The Signal Integrity book explains the discrepancy: the simple model does not account for the physical delay of the return current traveling to and from the ground via. As the ground via moves farther away from the signal via, the inductance changes, and the resonant point shifts. The pad geometry, antipad clearance, and reference plane spacing also affect the result. The authors conclude that the tank circuit approach is useful for approximate calculations, but if your design has via stubs resonating anywhere near the operating frequency, the fix is practical: shorten or remove the stubs using layout rules, microvias, or backdrilling.
Your Via Options
The goal is to reduce or eliminate the stub. Four approaches are available, each with different tradeoffs.
Blind vias connect an outer layer to an inner layer without extending through the full board. A blind via from layer 1 to layer 3 has no stub below layer 3. This eliminates the resonance problem for that transition. The tradeoff is manufacturing complexity: blind vias require controlled-depth drilling and add to fabrication cost.
Buried vias connect two inner layers without reaching either outer surface. They are drilled and plated during the core lamination step, before the outer layers are added. If a buried via in the core extends beyond the layers it actually connects, stub effects still occur. The HDI design workflow in Allegro X addresses this by validating via legality against the lamination sequence.

Figure 4: Backdrilled via in the cross section of a PCB (source: Sierra Circuits)
Back-drilled vias start as standard PTH vias. After the board is fully plated, a precision drill removes the stub portion from the opposite side. The Advanced SI textbook's twelve-layer example shows the back-drilled region in the cross-section diagram. Backdrilling is effective for thick boards where blind vias are not practical, but it requires tight tolerance control on the drill depth.
Microvias are laser-drilled vias that span only one or two layers. They are the standard approach in high-density interconnect (HDI) designs. Because they span such short distances, stub effects are minimal.
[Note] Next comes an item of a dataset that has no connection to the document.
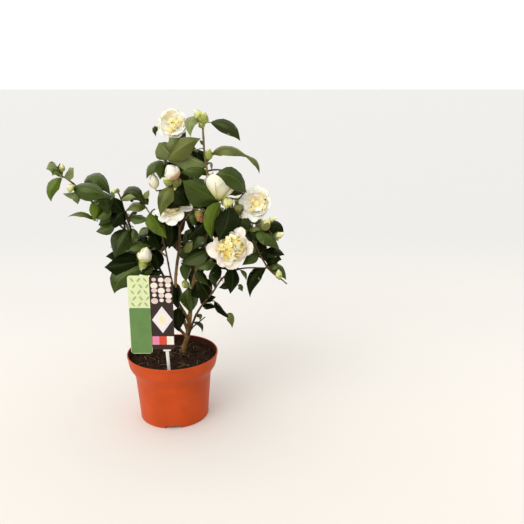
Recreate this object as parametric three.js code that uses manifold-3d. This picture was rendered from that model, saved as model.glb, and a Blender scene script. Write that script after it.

The Sierra Circuits guide notes that microvias improve electrical characteristics and reduce parasitic inductance and capacitance.
For signals above 10 GHz, the Designing HDI in Allegro X design guide recommends using Sigrity extraction to model via structures and identify any stub resonances within the signal bandwidth.
The Differential Pair Complication
For differential signaling, via design adds another requirement: symmetry. The Advanced SI textbook states directly that if ground via placement is not symmetrical with respect to each leg of the differential pair, asymmetry is introduced. That asymmetry converts differential energy into common-mode energy. Common-mode energy does not cancel at the receiver. It adds noise and degrades the eye opening.
Both legs of a differential pair must use identical via structures. If the positive leg uses a two-level stacked microvia, the negative leg must use the same two-level stack. Matched via placement matters: the P and N vias should be placed at equal distances from their respective traces, with equal-length stubs if any stubs remain.
The Via Is a Layout Decision
Via type is chosen during layout. The schematic does not specify it. That choice sets the stub length, the resonant frequency, and the upper limit of the channel bandwidth. For low-frequency designs, a standard PTH via works fine. For multi-gigabit signaling, the stub must be managed.
The Topology Explorer in Sigrity X Aurora extracts the via structure from your routed layout and includes it in the electrical model. You can simulate the insertion loss and see the resonance dip if one exists. You can compare a PTH via to a blind via or a back-drilled via on the same signal and measure the bandwidth difference. The data tells you whether your via choice supports your target data rate.